→ **Records from a data source**
● ● ● ● ●

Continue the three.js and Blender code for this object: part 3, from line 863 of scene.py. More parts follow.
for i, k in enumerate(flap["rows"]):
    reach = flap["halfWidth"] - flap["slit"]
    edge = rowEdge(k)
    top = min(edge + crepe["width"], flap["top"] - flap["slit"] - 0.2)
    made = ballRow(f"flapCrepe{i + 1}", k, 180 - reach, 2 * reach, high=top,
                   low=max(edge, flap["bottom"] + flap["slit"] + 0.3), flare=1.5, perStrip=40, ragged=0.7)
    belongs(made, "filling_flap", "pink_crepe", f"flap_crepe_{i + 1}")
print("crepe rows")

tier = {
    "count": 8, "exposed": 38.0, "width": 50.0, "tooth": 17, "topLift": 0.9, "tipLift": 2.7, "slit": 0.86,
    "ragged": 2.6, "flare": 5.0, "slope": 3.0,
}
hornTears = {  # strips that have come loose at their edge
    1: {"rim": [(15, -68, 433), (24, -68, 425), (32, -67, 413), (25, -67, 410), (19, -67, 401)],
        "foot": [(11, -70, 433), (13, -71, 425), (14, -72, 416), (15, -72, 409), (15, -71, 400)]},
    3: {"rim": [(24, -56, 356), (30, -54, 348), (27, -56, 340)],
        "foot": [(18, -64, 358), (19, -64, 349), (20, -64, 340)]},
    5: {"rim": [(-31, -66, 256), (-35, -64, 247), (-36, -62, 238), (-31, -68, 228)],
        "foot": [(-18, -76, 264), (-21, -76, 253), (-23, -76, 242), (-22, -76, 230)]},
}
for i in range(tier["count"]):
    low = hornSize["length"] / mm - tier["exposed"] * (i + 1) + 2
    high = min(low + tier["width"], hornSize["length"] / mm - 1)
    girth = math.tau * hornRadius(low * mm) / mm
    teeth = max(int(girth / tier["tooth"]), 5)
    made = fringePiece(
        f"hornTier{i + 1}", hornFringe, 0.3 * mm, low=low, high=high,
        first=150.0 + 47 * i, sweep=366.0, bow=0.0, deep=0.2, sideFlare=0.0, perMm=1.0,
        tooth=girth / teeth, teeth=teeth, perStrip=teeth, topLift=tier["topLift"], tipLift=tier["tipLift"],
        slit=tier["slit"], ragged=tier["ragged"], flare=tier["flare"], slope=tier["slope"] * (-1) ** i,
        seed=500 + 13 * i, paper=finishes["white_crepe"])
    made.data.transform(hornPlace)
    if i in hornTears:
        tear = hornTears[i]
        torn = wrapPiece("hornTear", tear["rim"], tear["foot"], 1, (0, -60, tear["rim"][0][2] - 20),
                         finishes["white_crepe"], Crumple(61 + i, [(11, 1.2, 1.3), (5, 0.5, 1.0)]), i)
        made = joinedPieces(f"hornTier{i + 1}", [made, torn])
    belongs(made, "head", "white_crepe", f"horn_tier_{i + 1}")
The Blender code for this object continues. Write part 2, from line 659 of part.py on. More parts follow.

● ● ● ● ●

→ **Directive**
Copy out all of the data exactly, leaving nothing out.

→ **Answer to this problem**
Continue the three.js and Blender code for this object: part 3, from line 863 of scene.py. More parts follow.
for i, k in enumerate(flap["rows"]):
    reach = flap["halfWidth"] - flap["slit"]
    edge = rowEdge(k)
    top = min(edge + crepe["width"], flap["top"] - flap["slit"] - 0.2)
    made = ballRow(f"flapCrepe{i + 1}", k, 180 - reach, 2 * reach, high=top,
                   low=max(edge, flap["bottom"] + flap["slit"] + 0.3), flare=1.5, perStrip=40, ragged=0.7)
    belongs(made, "filling_flap", "pink_crepe", f"flap_crepe_{i + 1}")
print("crepe rows")

tier = {
    "count": 8, "exposed": 38.0, "width": 50.0, "tooth": 17, "topLift": 0.9, "tipLift": 2.7, "slit": 0.86,
    "ragged": 2.6, "flare": 5.0, "slope": 3.0,
}
hornTears = {  # strips that have come loose at their edge
    1: {"rim": [(15, -68, 433), (24, -68, 425), (32, -67, 413), (25, -67, 410), (19, -67, 401)],
        "foot": [(11, -70, 433), (13, -71, 425), (14, -72, 416), (15, -72, 409), (15, -71, 400)]},
    3: {"rim": [(24, -56, 356), (30, -54, 348), (27, -56, 340)],
        "foot": [(18, -64, 358), (19, -64, 349), (20, -64, 340)]},
    5: {"rim": [(-31, -66, 256), (-35, -64, 247), (-36, -62, 238), (-31, -68, 228)],
        "foot": [(-18, -76, 264), (-21, -76, 253), (-23, -76, 242), (-22, -76, 230)]},
}
for i in range(tier["count"]):
    low = hornSize["length"] / mm - tier["exposed"] * (i + 1) + 2
    high = min(low + tier["width"], hornSize["length"] / mm - 1)
    girth = math.tau * hornRadius(low * mm) / mm
    teeth = max(int(girth / tier["tooth"]), 5)
    made = fringePiece(
        f"hornTier{i + 1}", hornFringe, 0.3 * mm, low=low, high=high,
        first=150.0 + 47 * i, sweep=366.0, bow=0.0, deep=0.2, sideFlare=0.0, perMm=1.0,
        tooth=girth / teeth, teeth=teeth, perStrip=teeth, topLift=tier["topLift"], tipLift=tier["tipLift"],
        slit=tier["slit"], ragged=tier["ragged"], flare=tier["flare"], slope=tier["slope"] * (-1) ** i,
        seed=500 + 13 * i, paper=finishes["white_crepe"])
    made.data.transform(hornPlace)
    if i in hornTears:
        tear = hornTears[i]
        torn = wrapPiece("hornTear", tear["rim"], tear["foot"], 1, (0, -60, tear["rim"][0][2] - 20),
                         finishes["white_crepe"], Crumple(61 + i, [(11, 1.2, 1.3), (5, 0.5, 1.0)]), i)
        made = joinedPieces(f"hornTier{i + 1}", [made, torn])
    belongs(made, "head", "white_crepe", f"horn_tier_{i + 1}")
The Blender code for this object continues. Write part 2, from line 659 of part.py on. More parts follow.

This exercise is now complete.